====== Recorded information

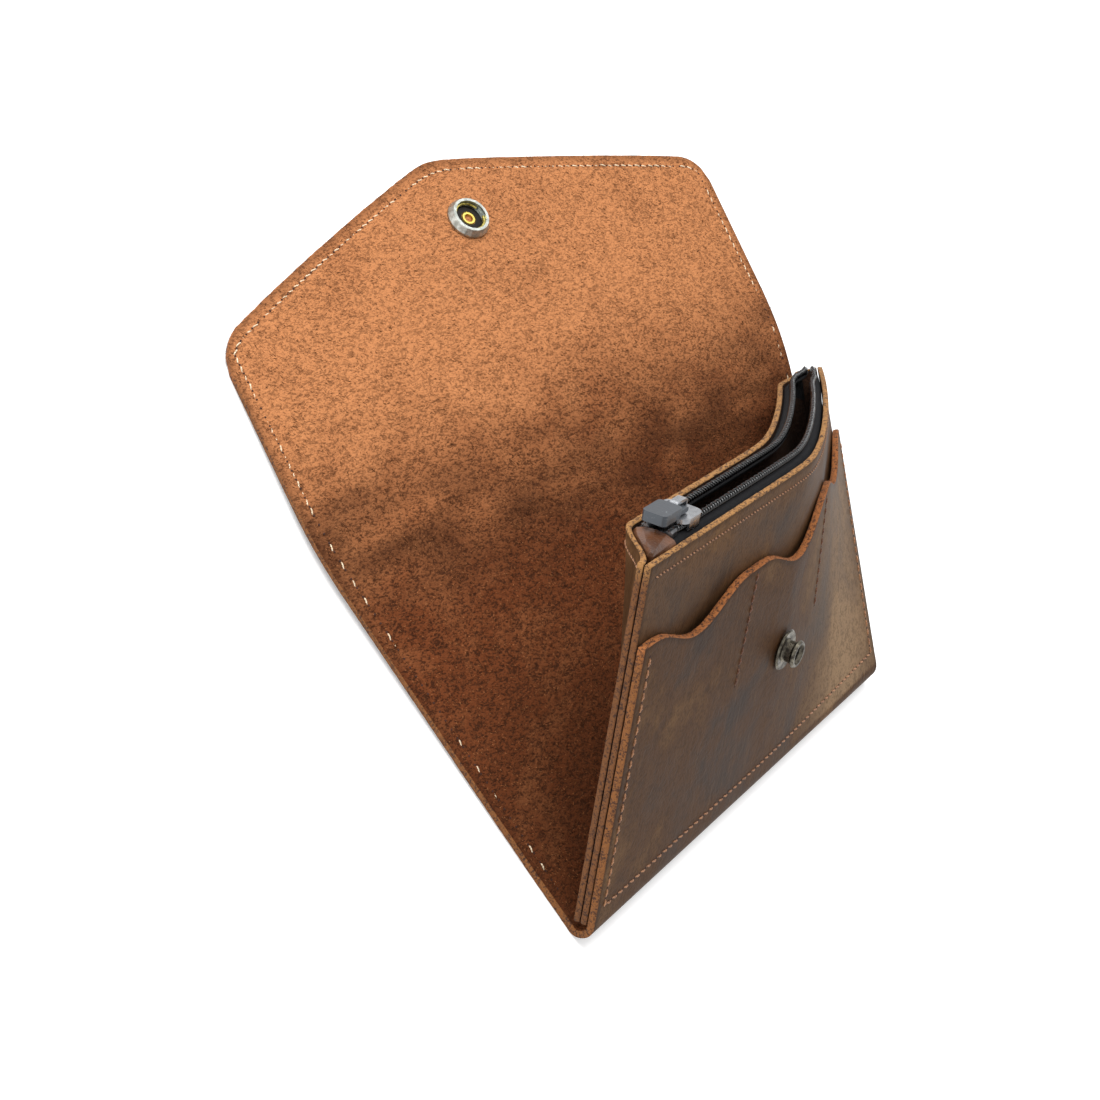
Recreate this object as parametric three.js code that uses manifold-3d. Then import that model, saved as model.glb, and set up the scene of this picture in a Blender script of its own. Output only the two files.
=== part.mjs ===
// An open envelope wallet of thick pull-up leather, lying on its back with its mouth gaping.
// One sheet makes the card pocket, the bottom fold, the back and the pointed flap. A zip pouch
// is sewn inside the pocket, and a snap on the flap's point closes on a stud on the pocket.
// Units are millimetres. X runs along the bottom fold, Y from the fold to the flap, Z is up,
// and the origin is the middle of the flat on which the fold rests.
import * as THREE from 'three';
import { mergeVertices } from 'three/addons/utils/BufferGeometryUtils.js';
import Module from 'manifold-3d';

// Driving sizes of the leather
const wallet_width = 186;
const sheet_thickness = 1.9;
const pouch_leather = 1.6;
const back_height = 110;
const flap_side = 58;
const flap_rise = 26.7;
const flap_corner_radius = 8;
const flap_point_softness = 5;
const crease_length = 26;
const pocket_height = 76.5;
const pouch_height = 96.4;
const pouch_mouth = 12.6;
const slot_count = 3;
const slot_clearance = 1.1;
const scoop_depth = 7;
const scoop_half_width = 26;
const fold_radius = 4.3;
const fold_flat = 3;
const seam_gap = 0.3;

// How far each stretch is raised from the table, in degrees, at the left end, middle and right
const stack_rise = 49;
const stack_droop = 22;
const stack_bend_start = 0.5;
const back_rise = [1, 17.2, 25.2];
const back_splay = [2.3, 1.2, 4];
const flap_tilt = [-1.8, -4.3, 5.4];
const flap_splay = [-13.4, -4, -7.5];

// Driving sizes of the zip
const row_spacing = 6.2;
const coil_width = 1.9;
const coil_height = 1.8;
const coil_pitch = 2.2;
const tape_thickness = 0.6;
const tape_lap = 8;
const zip_start = 17;
const zip_end_margin = 8;
const end_tab_start = 4.5;
const stop_length = 3;
const slider_position = 27;
const slider_length = 10;
const slider_plate = 1.1;
const slider_wall = 0.6;
const slider_clearance = 0.3;
const bridge_width = 2.2;
const bridge_length = 6;
const bridge_height = 2.9;
const bridge_bar = 0.8;
const pull_bar_radius = 0.6;
const pull_reach = 3.9;
const pull_length = 9;
const pull_width = 6.4;
const pull_thickness = 2.6;
const pull_clearance = 0.35;

// Driving sizes of the snap
const socket_from_point = 20;
const stud_height = 42;
const cap_radius = 6.4;
const cap_rise = 1.8;
const socket_radius = 6.3;
const socket_rise = 2.4;
const socket_bore = 4.1;
const spring_wire = 0.4;
const stud_base_radius = 5.9;
const stud_neck_radius = 3.1;
const stud_head_radius = 4;
const stud_rise = 4.6;
const post_radius = 1.9;
const post_bore = 1.3;
const eyelet_radius = 3.8;
const eyelet_flange = 0.4;
const metal_gap = 0.3;
const round_steps = 20;

const wasm = await Module();
wasm.setup();

const degrees = THREE.MathUtils.degToRad;
const clamp = THREE.MathUtils.clamp;
const smooth = THREE.MathUtils.smoothstep;

// A smooth value across the width from the ones at its left end, middle and right end
function across(values, t) {
  const left = values[0] * (1 - t) * (1 - 2 * t);
  const middle = values[1] * 4 * t * (1 - t);
  const right = values[2] * t * (2 * t - 1);
  return left + middle + right;
}

// A unit vector from the fold towards the flap, raised and turned sideways by angles in degrees
function heading(rise, splay) {
  const flat = Math.cos(degrees(rise));
  const side = -Math.sin(degrees(splay)) * flat;
  return new THREE.Vector3(side, Math.cos(degrees(splay)) * flat, Math.sin(degrees(rise)));
}

// The pocket and pouch stand straight up to the bend, then lean back to the right end
function stackRise(t) {
  const bend = Math.max(0, t - stack_bend_start) / (1 - stack_bend_start);
  return stack_rise - stack_droop * bend ** 1.25;
}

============

▶ **What you have to do**
Lines from the beginning of the data above through the line containing "const pull_clearance = 0.35;" are to be returned exactly, and no others.

▶ **Task result**
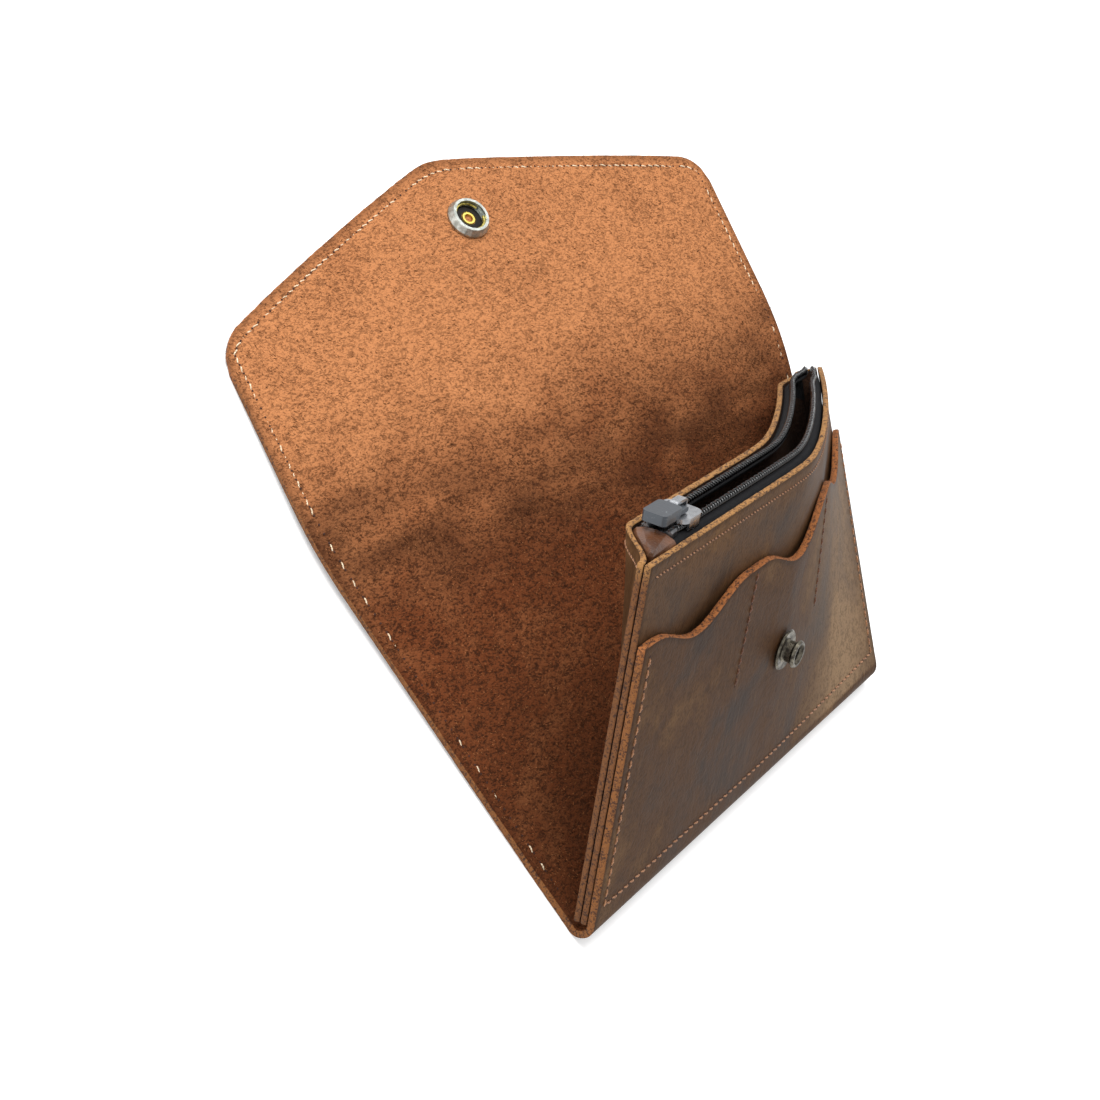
Recreate this object as parametric three.js code that uses manifold-3d. Then import that model, saved as model.glb, and set up the scene of this picture in a Blender script of its own. Output only the two files.
=== part.mjs ===
// An open envelope wallet of thick pull-up leather, lying on its back with its mouth gaping.
// One sheet makes the card pocket, the bottom fold, the back and the pointed flap. A zip pouch
// is sewn inside the pocket, and a snap on the flap's point closes on a stud on the pocket.
// Units are millimetres. X runs along the bottom fold, Y from the fold to the flap, Z is up,
// and the origin is the middle of the flat on which the fold rests.
import * as THREE from 'three';
import { mergeVertices } from 'three/addons/utils/BufferGeometryUtils.js';
import Module from 'manifold-3d';

// Driving sizes of the leather
const wallet_width = 186;
const sheet_thickness = 1.9;
const pouch_leather = 1.6;
const back_height = 110;
const flap_side = 58;
const flap_rise = 26.7;
const flap_corner_radius = 8;
const flap_point_softness = 5;
const crease_length = 26;
const pocket_height = 76.5;
const pouch_height = 96.4;
const pouch_mouth = 12.6;
const slot_count = 3;
const slot_clearance = 1.1;
const scoop_depth = 7;
const scoop_half_width = 26;
const fold_radius = 4.3;
const fold_flat = 3;
const seam_gap = 0.3;

// How far each stretch is raised from the table, in degrees, at the left end, middle and right
const stack_rise = 49;
const stack_droop = 22;
const stack_bend_start = 0.5;
const back_rise = [1, 17.2, 25.2];
const back_splay = [2.3, 1.2, 4];
const flap_tilt = [-1.8, -4.3, 5.4];
const flap_splay = [-13.4, -4, -7.5];

// Driving sizes of the zip
const row_spacing = 6.2;
const coil_width = 1.9;
const coil_height = 1.8;
const coil_pitch = 2.2;
const tape_thickness = 0.6;
const tape_lap = 8;
const zip_start = 17;
const zip_end_margin = 8;
const end_tab_start = 4.5;
const stop_length = 3;
const slider_position = 27;
const slider_length = 10;
const slider_plate = 1.1;
const slider_wall = 0.6;
const slider_clearance = 0.3;
const bridge_width = 2.2;
const bridge_length = 6;
const bridge_height = 2.9;
const bridge_bar = 0.8;
const pull_bar_radius = 0.6;
const pull_reach = 3.9;
const pull_length = 9;
const pull_width = 6.4;
const pull_thickness = 2.6;
const pull_clearance = 0.35;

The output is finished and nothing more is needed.